■ Given material

_ _ _ _ _

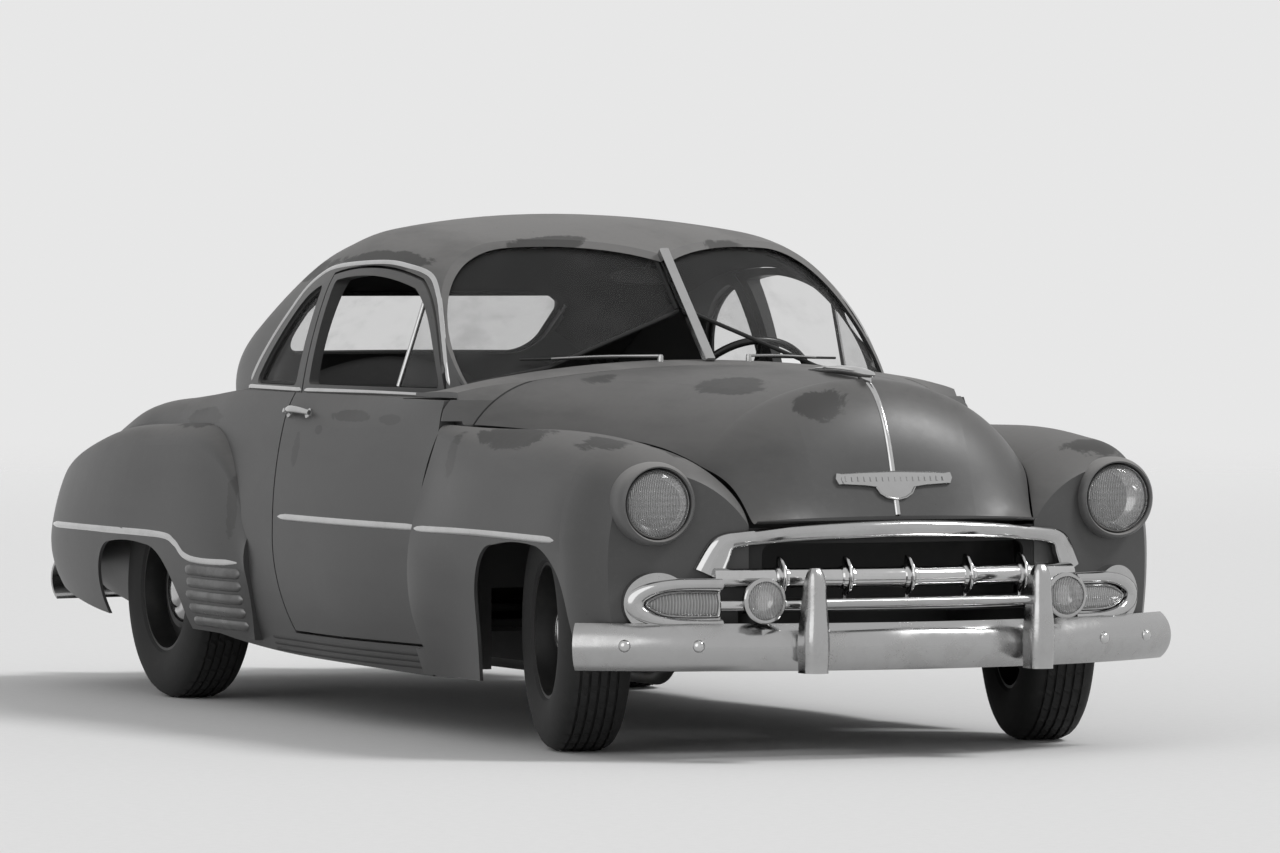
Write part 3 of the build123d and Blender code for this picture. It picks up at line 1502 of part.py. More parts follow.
wheel_centre = Vector(480, 370, 955)
column_slope = math.radians(34)
column_line = Vector(math.cos(column_slope), 0, -math.sin(column_slope))
column_start = 30
with BuildPart() as steering_column:
    with BuildSketch(Plane(origin=wheel_centre + column_line * column_start, x_dir=(0, 1, 0), z_dir=column_line)):
        Circle(24)
    extrude(amount=900)
    with BuildSketch(Plane.XY.offset(730)):
        with Locations((dash_x - 60, wheel_centre.Y)):
            Rectangle(30, 40)
    extrude(amount=140)
    add(dashboard.part, mode=Mode.SUBTRACT)
    split(bisect_by=across(firewall_x - seat_gap), keep=Keep.BOTTOM)
finish(steering_column, "steering_column")

with BuildPart() as steering_wheel:
    rim = Plane(origin=wheel_centre, x_dir=(0, 1, 0), z_dir=column_line)
    with BuildSketch(Plane(origin=wheel_centre, x_dir=(0, 1, 0), z_dir=Vector(0, 1, 0).cross(column_line))):
        with Locations((205, 0)):
            Circle(12)
    revolve(axis=Axis(wheel_centre, column_line))
    with BuildSketch(rim.offset(-8)):
        Circle(34)
        Rectangle(410, 22)
    extrude(amount=16)
    with BuildSketch(rim.offset(8)):
        Circle(22)
    extrude(amount=column_start - 8 - seat_gap)
finish(steering_wheel, "steering_wheel")

# Hood ornament: a slim fin along the middle of the hood
with BuildPart() as hood_ornament:
    with BuildSketch(Plane.XZ.offset(-20)):
        with BuildLine():
            Polyline((1700, 1050), (2050, 1024), (2132, 1050), (2118, 1066), (2020, 1076), (1700, 1060), close=True)
        make_face()
    extrude(amount=40)
    with BuildSketch(Plane.XY.offset(1000)):
        with Locations((1930, 0)):
            Ellipse(205, 13)
    extrude(amount=100, mode=Mode.INTERSECT)
    add(hood.part, mode=Mode.SUBTRACT)
finish(hood_ornament, "hood_ornament")
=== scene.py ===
"""Looks for the lowered coupe: satin weathered paint, worn chrome, ribbed tyres and a leather cabin.

Lengths are in metres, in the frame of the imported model: +X to the front, +Y to the car's left, +Z up.
"""

import json
import math

import bmesh
import bpy
from mathutils import Matrix, Vector
from mathutils.bvhtree import BVHTree


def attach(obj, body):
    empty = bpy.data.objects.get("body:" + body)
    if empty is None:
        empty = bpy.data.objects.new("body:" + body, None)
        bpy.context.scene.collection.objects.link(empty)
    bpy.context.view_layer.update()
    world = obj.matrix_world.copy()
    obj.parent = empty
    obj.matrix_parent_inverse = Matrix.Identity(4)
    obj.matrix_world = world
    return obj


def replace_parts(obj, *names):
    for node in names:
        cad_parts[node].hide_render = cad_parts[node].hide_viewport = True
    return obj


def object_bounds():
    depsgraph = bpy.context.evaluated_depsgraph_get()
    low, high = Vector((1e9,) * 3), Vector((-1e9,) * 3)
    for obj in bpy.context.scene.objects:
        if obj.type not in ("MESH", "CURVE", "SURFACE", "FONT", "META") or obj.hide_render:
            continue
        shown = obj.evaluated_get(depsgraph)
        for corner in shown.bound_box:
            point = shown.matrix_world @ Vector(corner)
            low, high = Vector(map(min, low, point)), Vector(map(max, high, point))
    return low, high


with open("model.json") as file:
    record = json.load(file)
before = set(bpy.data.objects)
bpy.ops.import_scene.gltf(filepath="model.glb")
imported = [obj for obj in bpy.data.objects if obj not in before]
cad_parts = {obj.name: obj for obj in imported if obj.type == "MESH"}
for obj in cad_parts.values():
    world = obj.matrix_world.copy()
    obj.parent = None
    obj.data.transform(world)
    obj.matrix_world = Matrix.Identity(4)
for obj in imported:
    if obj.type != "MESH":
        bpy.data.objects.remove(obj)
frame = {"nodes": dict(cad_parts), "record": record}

cad_box = [list(corner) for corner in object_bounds()]


# Finishes


class Sock:
    """A node's output, with arithmetic that adds Math nodes."""

    def __init__(self, finish, link):
        self.finish = finish
        self.link = link

    def math(self, operation, *values):
        return self.finish.node("Math", {"operation": operation}, dict(enumerate(values)))

    def __add__(self, other):
        return self.math("ADD", self, other)

    def __rsub__(self, other):
        return self.math("SUBTRACT", other, self)

    def __mul__(self, other):
        return self.math("MULTIPLY", self, other)

    __radd__ = __add__
    __rmul__ = __mul__

    def clamped(self, low, high):
        """0 below low, 1 above high, and smooth between."""
        values = {"Value": self, 1: low, 2: high, 3: 0.0, 4: 1.0}
        return self.finish.node("MapRange", {"interpolation_type": "SMOOTHSTEP"}, values)


class Finish:
    """One material and the nodes that make it."""

    def __init__(self, name):
        self.material = bpy.data.materials.new(name)
        self.material.use_nodes = True
        self.tree = self.material.node_tree
        self.tree.nodes.clear()
        self.place = self.node("TexCoord", out="Object")

    def node(self, kind, settings=None, inputs=None, out=0):
        """A shader node with its settings and inputs, as the output asked for."""
        made = self.tree.nodes.new("ShaderNode" + kind)
        for key, value in (settings or {}).items():
            setattr(made, key, value)
        for key, value in (inputs or {}).items():
            if isinstance(value, Sock):
                self.tree.links.new(value.link, made.inputs[key])
            else:
                made.inputs[key].default_value = value
        return Sock(self, made.outputs[out])

    def noise(self, scale, detail=4.0, rough=0.55, stretch=None, warp=0.0):
        """Soft noise from 0 to 1 in the object's own space."""
        where = self.place
        if stretch:
            where = self.node("VectorMath", {"operation": "MULTIPLY"}, {0: where, 1: stretch})
        values = {"Vector": where, "Scale": scale, "Detail": detail, "Roughness": rough, "Distortion": warp}
        return self.node("TexNoise", {}, values)

    def cells(self, scale, feature="F1"):
        return self.node("TexVoronoi", {"feature": feature}, {"Vector": self.place, "Scale": scale})

    def bands(self, direction, scale, waver=0.0):
        settings = {"wave_type": "BANDS", "bands_direction": direction}
        values = {"Vector": self.place, "Scale": scale, "Distortion": waver}
        return self.node("TexWave", settings, values, "Fac")

    def near(self, centre, radius, spread=(1, 1, 1)):
        """1 at a place on the object, fading to 0 at a radius that spread stretches along each axis."""
        short = tuple(1 / s for s in spread)
        centre = tuple(c * s for c, s in zip(centre, short))
        scaled = self.node("VectorMath", {"operation": "MULTIPLY"}, {0: self.place, 1: short})
        ends = {0: scaled, 1: centre}
        away = self.node("VectorMath", {"operation": "DISTANCE"}, ends, out="Value")
        return 1 - away.clamped(0.0, radius)

    def up(self):
        """The part of the surface's own normal that points up."""
        normal = self.node("TexCoord", out="Normal")
        return self.node("SeparateXYZ", {}, {0: normal}, out="Z")

    def mix(self, mask, low, high):
        """Colour low where mask is 0 and high where it is 1."""
        as_colour = [(*c, 1) if isinstance(c, tuple) else c for c in (low, high)]
        return self.node("Mix", {"data_type": "RGBA"}, {0: mask, 6: as_colour[0], 7: as_colour[1]}, out=2)

    def bump(self, height, depth, strength):
        return self.node("Bump", {}, {"Height": height, "Distance": depth, "Strength": strength})

    def shade(self, **values):
        """Close the material with one Principled shader and return the material."""
        inputs = {}
        for key, value in values.items():
            value = (*value, 1) if isinstance(value, tuple) and len(value) == 3 else value
            inputs[key.replace("_", " ")] = value
        shader = self.node("BsdfPrincipled", {}, inputs)
        self.node_out(shader)
        return self.material

    def node_out(self, shader):
        """Join a shader to the material's surface."""
        end = self.tree.nodes.new("ShaderNodeOutputMaterial")
        self.tree.links.new(shader.link, end.inputs["Surface"])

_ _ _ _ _

■ Exercise goal
Would you reproduce the material above in full, exactly as given?

■ Response below
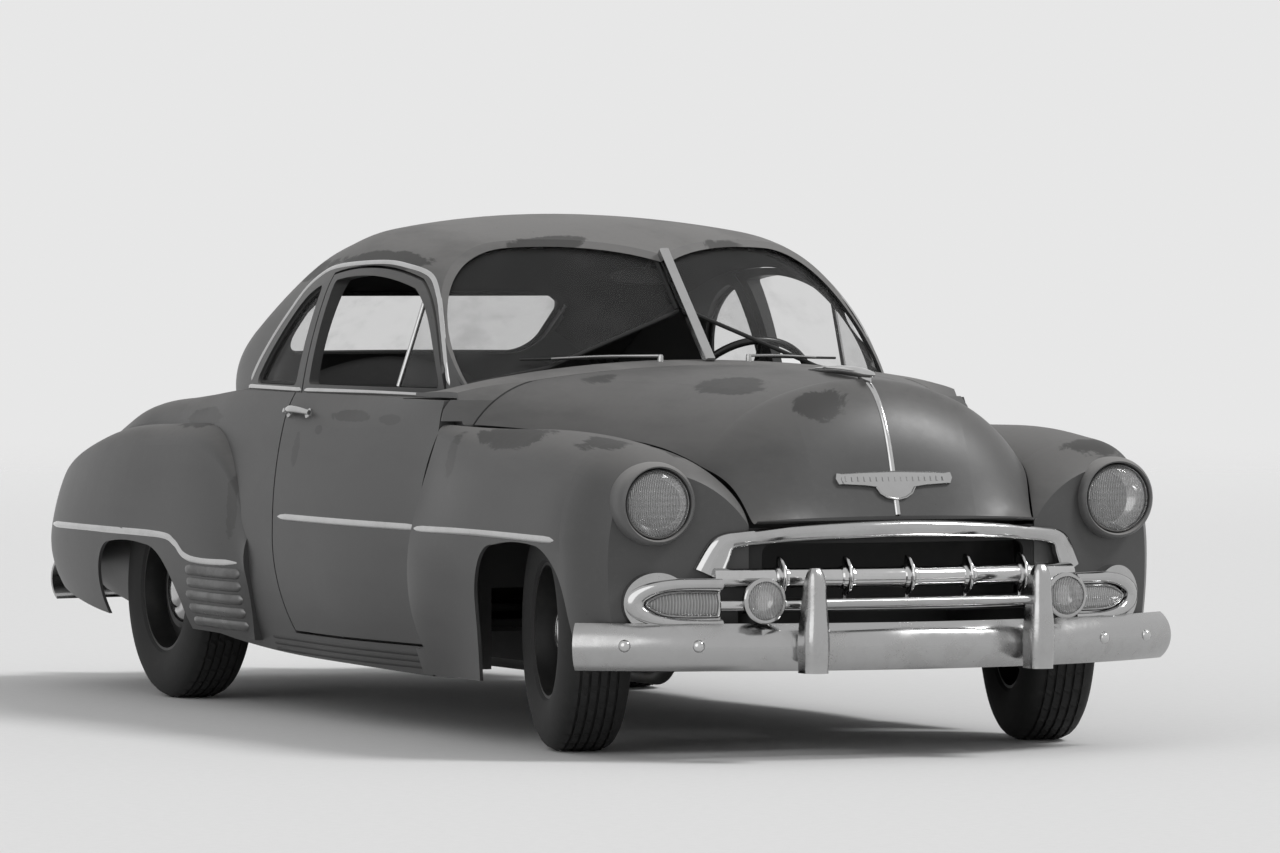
Write part 3 of the build123d and Blender code for this picture. It picks up at line 1502 of part.py. More parts follow.
wheel_centre = Vector(480, 370, 955)
column_slope = math.radians(34)
column_line = Vector(math.cos(column_slope), 0, -math.sin(column_slope))
column_start = 30
with BuildPart() as steering_column:
    with BuildSketch(Plane(origin=wheel_centre + column_line * column_start, x_dir=(0, 1, 0), z_dir=column_line)):
        Circle(24)
    extrude(amount=900)
    with BuildSketch(Plane.XY.offset(730)):
        with Locations((dash_x - 60, wheel_centre.Y)):
            Rectangle(30, 40)
    extrude(amount=140)
    add(dashboard.part, mode=Mode.SUBTRACT)
    split(bisect_by=across(firewall_x - seat_gap), keep=Keep.BOTTOM)
finish(steering_column, "steering_column")

with BuildPart() as steering_wheel:
    rim = Plane(origin=wheel_centre, x_dir=(0, 1, 0), z_dir=column_line)
    with BuildSketch(Plane(origin=wheel_centre, x_dir=(0, 1, 0), z_dir=Vector(0, 1, 0).cross(column_line))):
        with Locations((205, 0)):
            Circle(12)
    revolve(axis=Axis(wheel_centre, column_line))
    with BuildSketch(rim.offset(-8)):
        Circle(34)
        Rectangle(410, 22)
    extrude(amount=16)
    with BuildSketch(rim.offset(8)):
        Circle(22)
    extrude(amount=column_start - 8 - seat_gap)
finish(steering_wheel, "steering_wheel")

# Hood ornament: a slim fin along the middle of the hood
with BuildPart() as hood_ornament:
    with BuildSketch(Plane.XZ.offset(-20)):
        with BuildLine():
            Polyline((1700, 1050), (2050, 1024), (2132, 1050), (2118, 1066), (2020, 1076), (1700, 1060), close=True)
        make_face()
    extrude(amount=40)
    with BuildSketch(Plane.XY.offset(1000)):
        with Locations((1930, 0)):
            Ellipse(205, 13)
    extrude(amount=100, mode=Mode.INTERSECT)
    add(hood.part, mode=Mode.SUBTRACT)
finish(hood_ornament, "hood_ornament")
=== scene.py ===
"""Looks for the lowered coupe: satin weathered paint, worn chrome, ribbed tyres and a leather cabin.

Lengths are in metres, in the frame of the imported model: +X to the front, +Y to the car's left, +Z up.
"""

import json
import math

import bmesh
import bpy
from mathutils import Matrix, Vector
from mathutils.bvhtree import BVHTree


def attach(obj, body):
    empty = bpy.data.objects.get("body:" + body)
    if empty is None:
        empty = bpy.data.objects.new("body:" + body, None)
        bpy.context.scene.collection.objects.link(empty)
    bpy.context.view_layer.update()
    world = obj.matrix_world.copy()
    obj.parent = empty
    obj.matrix_parent_inverse = Matrix.Identity(4)
    obj.matrix_world = world
    return obj


def replace_parts(obj, *names):
    for node in names:
        cad_parts[node].hide_render = cad_parts[node].hide_viewport = True
    return obj


def object_bounds():
    depsgraph = bpy.context.evaluated_depsgraph_get()
    low, high = Vector((1e9,) * 3), Vector((-1e9,) * 3)
    for obj in bpy.context.scene.objects:
        if obj.type not in ("MESH", "CURVE", "SURFACE", "FONT", "META") or obj.hide_render:
            continue
        shown = obj.evaluated_get(depsgraph)
        for corner in shown.bound_box:
            point = shown.matrix_world @ Vector(corner)
            low, high = Vector(map(min, low, point)), Vector(map(max, high, point))
    return low, high


with open("model.json") as file:
    record = json.load(file)
before = set(bpy.data.objects)
bpy.ops.import_scene.gltf(filepath="model.glb")
imported = [obj for obj in bpy.data.objects if obj not in before]
cad_parts = {obj.name: obj for obj in imported if obj.type == "MESH"}
for obj in cad_parts.values():
    world = obj.matrix_world.copy()
    obj.parent = None
    obj.data.transform(world)
    obj.matrix_world = Matrix.Identity(4)
for obj in imported:
    if obj.type != "MESH":
        bpy.data.objects.remove(obj)
frame = {"nodes": dict(cad_parts), "record": record}

cad_box = [list(corner) for corner in object_bounds()]


# Finishes


class Sock:
    """A node's output, with arithmetic that adds Math nodes."""

    def __init__(self, finish, link):
        self.finish = finish
        self.link = link

    def math(self, operation, *values):
        return self.finish.node("Math", {"operation": operation}, dict(enumerate(values)))

    def __add__(self, other):
        return self.math("ADD", self, other)

    def __rsub__(self, other):
        return self.math("SUBTRACT", other, self)

    def __mul__(self, other):
        return self.math("MULTIPLY", self, other)

    __radd__ = __add__
    __rmul__ = __mul__

    def clamped(self, low, high):
        """0 below low, 1 above high, and smooth between."""
        values = {"Value": self, 1: low, 2: high, 3: 0.0, 4: 1.0}
        return self.finish.node("MapRange", {"interpolation_type": "SMOOTHSTEP"}, values)


class Finish:
    """One material and the nodes that make it."""

    def __init__(self, name):
        self.material = bpy.data.materials.new(name)
        self.material.use_nodes = True
        self.tree = self.material.node_tree
        self.tree.nodes.clear()
        self.place = self.node("TexCoord", out="Object")

    def node(self, kind, settings=None, inputs=None, out=0):
        """A shader node with its settings and inputs, as the output asked for."""
        made = self.tree.nodes.new("ShaderNode" + kind)
        for key, value in (settings or {}).items():
            setattr(made, key, value)
        for key, value in (inputs or {}).items():
            if isinstance(value, Sock):
                self.tree.links.new(value.link, made.inputs[key])
            else:
                made.inputs[key].default_value = value
        return Sock(self, made.outputs[out])

    def noise(self, scale, detail=4.0, rough=0.55, stretch=None, warp=0.0):
        """Soft noise from 0 to 1 in the object's own space."""
        where = self.place
        if stretch:
            where = self.node("VectorMath", {"operation": "MULTIPLY"}, {0: where, 1: stretch})
        values = {"Vector": where, "Scale": scale, "Detail": detail, "Roughness": rough, "Distortion": warp}
        return self.node("TexNoise", {}, values)

    def cells(self, scale, feature="F1"):
        return self.node("TexVoronoi", {"feature": feature}, {"Vector": self.place, "Scale": scale})

    def bands(self, direction, scale, waver=0.0):
        settings = {"wave_type": "BANDS", "bands_direction": direction}
        values = {"Vector": self.place, "Scale": scale, "Distortion": waver}
        return self.node("TexWave", settings, values, "Fac")

    def near(self, centre, radius, spread=(1, 1, 1)):
        """1 at a place on the object, fading to 0 at a radius that spread stretches along each axis."""
        short = tuple(1 / s for s in spread)
        centre = tuple(c * s for c, s in zip(centre, short))
        scaled = self.node("VectorMath", {"operation": "MULTIPLY"}, {0: self.place, 1: short})
        ends = {0: scaled, 1: centre}
        away = self.node("VectorMath", {"operation": "DISTANCE"}, ends, out="Value")
        return 1 - away.clamped(0.0, radius)

    def up(self):
        """The part of the surface's own normal that points up."""
        normal = self.node("TexCoord", out="Normal")
        return self.node("SeparateXYZ", {}, {0: normal}, out="Z")

    def mix(self, mask, low, high):
        """Colour low where mask is 0 and high where it is 1."""
        as_colour = [(*c, 1) if isinstance(c, tuple) else c for c in (low, high)]
        return self.node("Mix", {"data_type": "RGBA"}, {0: mask, 6: as_colour[0], 7: as_colour[1]}, out=2)

    def bump(self, height, depth, strength):
        return self.node("Bump", {}, {"Height": height, "Distance": depth, "Strength": strength})

    def shade(self, **values):
        """Close the material with one Principled shader and return the material."""
        inputs = {}
        for key, value in values.items():
            value = (*value, 1) if isinstance(value, tuple) and len(value) == 3 else value
            inputs[key.replace("_", " ")] = value
        shader = self.node("BsdfPrincipled", {}, inputs)
        self.node_out(shader)
        return self.material

    def node_out(self, shader):
        """Join a shader to the material's surface."""
        end = self.tree.nodes.new("ShaderNodeOutputMaterial")
        self.tree.links.new(shader.link, end.inputs["Surface"])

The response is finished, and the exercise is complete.